Written exercise >> Locate the word "parts" in the data below, then copy every line that holds it.

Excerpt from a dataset
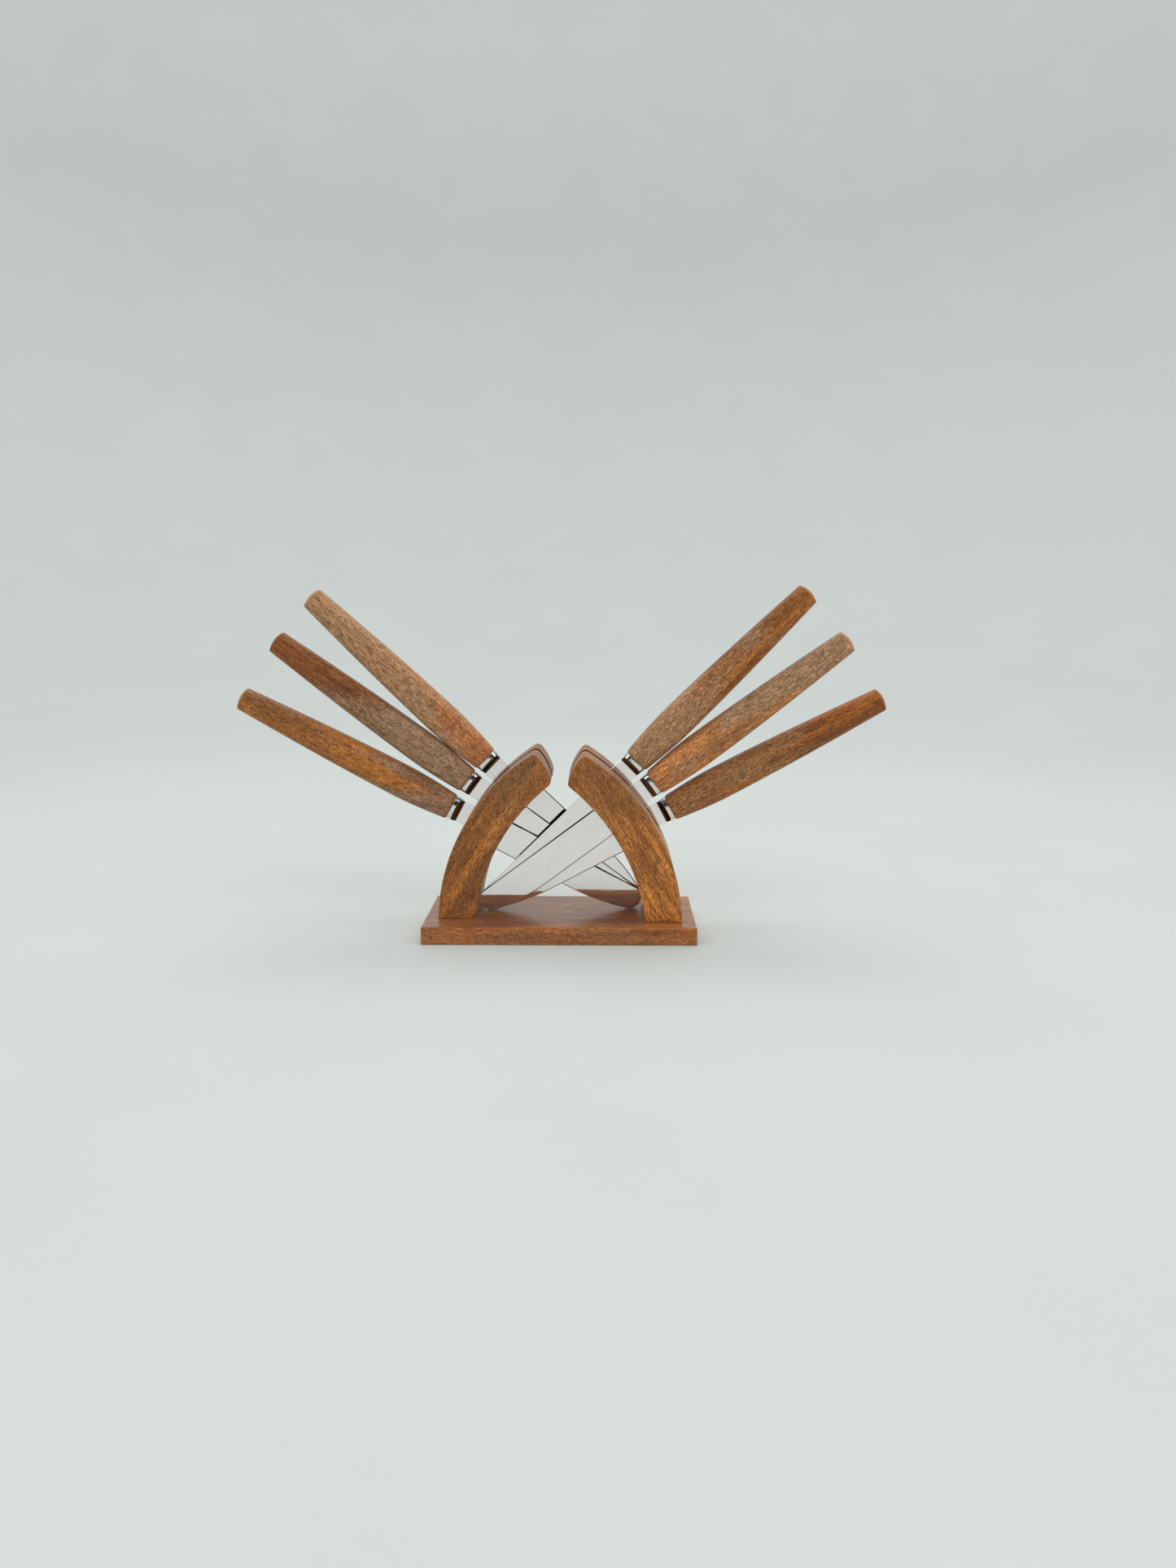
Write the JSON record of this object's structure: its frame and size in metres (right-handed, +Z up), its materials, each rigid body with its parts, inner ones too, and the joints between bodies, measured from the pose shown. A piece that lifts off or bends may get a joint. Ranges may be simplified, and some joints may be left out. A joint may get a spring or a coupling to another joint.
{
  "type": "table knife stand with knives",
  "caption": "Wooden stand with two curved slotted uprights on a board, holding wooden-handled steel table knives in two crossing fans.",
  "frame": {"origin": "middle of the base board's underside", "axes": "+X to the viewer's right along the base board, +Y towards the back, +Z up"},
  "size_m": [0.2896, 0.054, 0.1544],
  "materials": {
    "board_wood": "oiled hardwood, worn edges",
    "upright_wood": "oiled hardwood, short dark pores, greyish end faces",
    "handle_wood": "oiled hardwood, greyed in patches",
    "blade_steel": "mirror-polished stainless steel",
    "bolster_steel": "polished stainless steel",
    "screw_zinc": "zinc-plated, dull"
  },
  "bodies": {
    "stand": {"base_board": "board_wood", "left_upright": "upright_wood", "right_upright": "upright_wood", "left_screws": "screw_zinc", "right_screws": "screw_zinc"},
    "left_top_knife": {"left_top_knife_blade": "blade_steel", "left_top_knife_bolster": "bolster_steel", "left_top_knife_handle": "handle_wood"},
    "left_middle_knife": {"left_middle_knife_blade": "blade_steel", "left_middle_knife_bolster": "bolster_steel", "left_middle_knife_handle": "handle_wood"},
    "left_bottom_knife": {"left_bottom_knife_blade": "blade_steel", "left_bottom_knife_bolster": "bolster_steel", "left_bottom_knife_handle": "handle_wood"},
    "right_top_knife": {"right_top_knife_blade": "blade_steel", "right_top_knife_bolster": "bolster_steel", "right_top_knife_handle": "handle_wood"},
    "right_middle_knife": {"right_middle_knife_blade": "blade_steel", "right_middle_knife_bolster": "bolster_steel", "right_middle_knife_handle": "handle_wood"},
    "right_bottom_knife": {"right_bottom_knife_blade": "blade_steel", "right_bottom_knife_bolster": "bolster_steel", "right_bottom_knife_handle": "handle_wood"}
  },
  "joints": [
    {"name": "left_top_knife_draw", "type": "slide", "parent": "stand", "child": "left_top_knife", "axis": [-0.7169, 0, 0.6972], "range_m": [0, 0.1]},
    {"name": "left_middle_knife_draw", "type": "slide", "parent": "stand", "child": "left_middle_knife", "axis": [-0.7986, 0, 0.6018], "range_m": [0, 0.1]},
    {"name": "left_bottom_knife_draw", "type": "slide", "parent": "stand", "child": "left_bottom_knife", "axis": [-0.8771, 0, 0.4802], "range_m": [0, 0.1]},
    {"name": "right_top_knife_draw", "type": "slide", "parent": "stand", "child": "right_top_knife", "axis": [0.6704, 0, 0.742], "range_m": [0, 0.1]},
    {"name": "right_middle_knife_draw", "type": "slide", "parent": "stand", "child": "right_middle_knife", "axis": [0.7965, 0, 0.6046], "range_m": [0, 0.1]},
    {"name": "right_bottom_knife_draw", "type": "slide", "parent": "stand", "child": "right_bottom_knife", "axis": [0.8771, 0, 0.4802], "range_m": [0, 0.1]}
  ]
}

---

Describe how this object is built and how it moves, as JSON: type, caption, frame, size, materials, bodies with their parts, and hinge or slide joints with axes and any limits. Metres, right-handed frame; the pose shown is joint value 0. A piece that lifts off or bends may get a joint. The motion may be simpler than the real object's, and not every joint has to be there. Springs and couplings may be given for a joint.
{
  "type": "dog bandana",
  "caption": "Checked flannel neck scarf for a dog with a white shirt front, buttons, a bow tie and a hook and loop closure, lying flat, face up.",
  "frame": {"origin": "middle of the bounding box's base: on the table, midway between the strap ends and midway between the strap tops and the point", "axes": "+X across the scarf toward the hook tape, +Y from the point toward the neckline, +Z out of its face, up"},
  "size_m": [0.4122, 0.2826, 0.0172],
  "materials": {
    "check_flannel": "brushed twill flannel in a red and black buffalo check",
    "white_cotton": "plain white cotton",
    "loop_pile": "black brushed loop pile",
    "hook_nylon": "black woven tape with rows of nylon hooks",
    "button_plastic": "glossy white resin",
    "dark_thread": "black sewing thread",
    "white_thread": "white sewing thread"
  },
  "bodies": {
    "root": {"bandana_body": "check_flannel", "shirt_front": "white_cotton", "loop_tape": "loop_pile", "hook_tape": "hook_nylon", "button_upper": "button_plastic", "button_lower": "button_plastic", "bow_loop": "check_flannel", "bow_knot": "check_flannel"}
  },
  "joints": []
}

Solution to the problem >>
Write the JSON record of this object's structure: its frame and size in metres (right-handed, +Z up), its materials, each rigid body with its parts, inner ones too, and the joints between bodies, measured from the pose shown. A piece that lifts off or bends may get a joint. Ranges may be simplified, and some joints may be left out. A joint may get a spring or a coupling to another joint.
Describe how this object is built and how it moves, as JSON: type, caption, frame, size, materials, bodies with their parts, and hinge or slide joints with axes and any limits. Metres, right-handed frame; the pose shown is joint value 0. A piece that lifts off or bends may get a joint. The motion may be simpler than the real object's, and not every joint has to be there. Springs and couplings may be given for a joint.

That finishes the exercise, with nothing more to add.